The `DecoderState` (server-side) holds the ground-truth observable flip,
the true error pattern (PyMatching reference frame), and the seed used for
sampling. **None** of this is ever returned to the LLM. This is the
participant guide's `"avoid unrestricted global state"` discipline made
concrete by Pydantic schemas.

## Why a terminal Pauli frame, and what it costs

The LLM emits two integer lists: which data qubits suffered an X error and
which suffered a Z error, **at the moment of final measurement** (a
terminal Pauli frame). For the rotated `memory_z` task this is sufficient
for the logical observable - the destructive Z measurement is exactly the
Z observable, and an X error on a data qubit in the observable's support
flips its measurement outcome.

The trade-off is that an end-of-circuit Pauli frame *only* constrains the
final-round detectors (the ones that incorporate the destructive Z
measurement results). Earlier-round detectors fire only in response to
errors that propagate through the stabilizer rounds, and a terminal frame
cannot say anything about them. Reward 2 (syndrome consistency)
explicitly grades only the final-round detector bits, which matches the
representation's expressive power.

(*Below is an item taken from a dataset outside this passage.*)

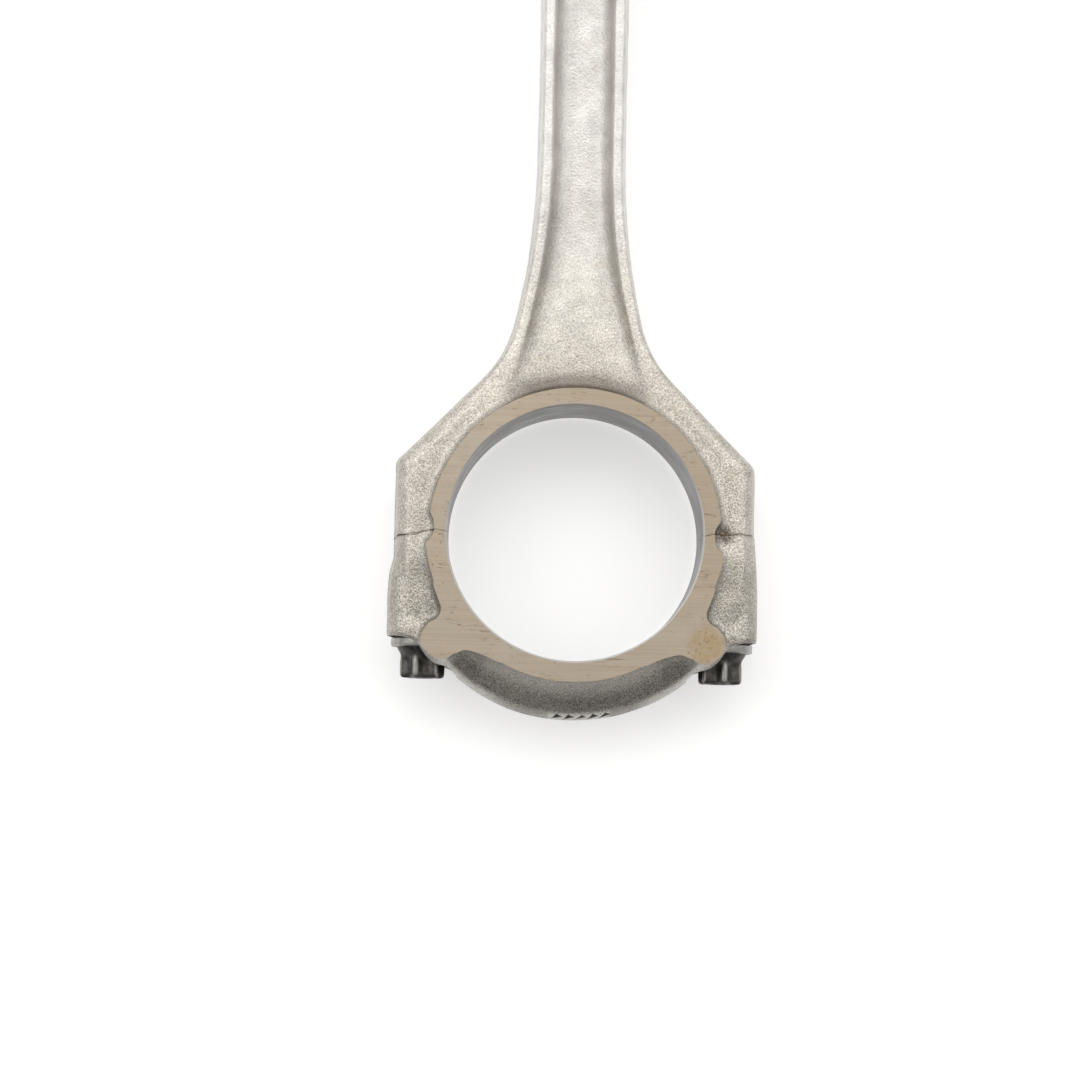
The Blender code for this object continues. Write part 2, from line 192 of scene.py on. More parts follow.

The remaining detector bits are
implicitly *available* in the prompt for the LLM to reason about, but
unscored.

## Why five rewards instead of one

The participant guide is emphatic: *"use multiple independent reward
functions, not just one."* Each of our five rewards is independently
verifiable in well under a millisecond and disagrees with at least one
other on degenerate inputs:

* All-zeros agent on a syndrome with a logical-but-undetectable error:
  `logical_correction = 0` but `syndrome_consistency = 1`. The R2 - R1
  disagreement exposes the failure case.
* Random-qubit agent that lands on the right observable parity by luck:
  `logical_correction = 1` but `syndrome_consistency` and
  `hamming_overlap` are both low. R1 alone over-rewards; the others
  expose the lack of understanding.

This decomposition is what the guide calls *"hard to game by
construction."*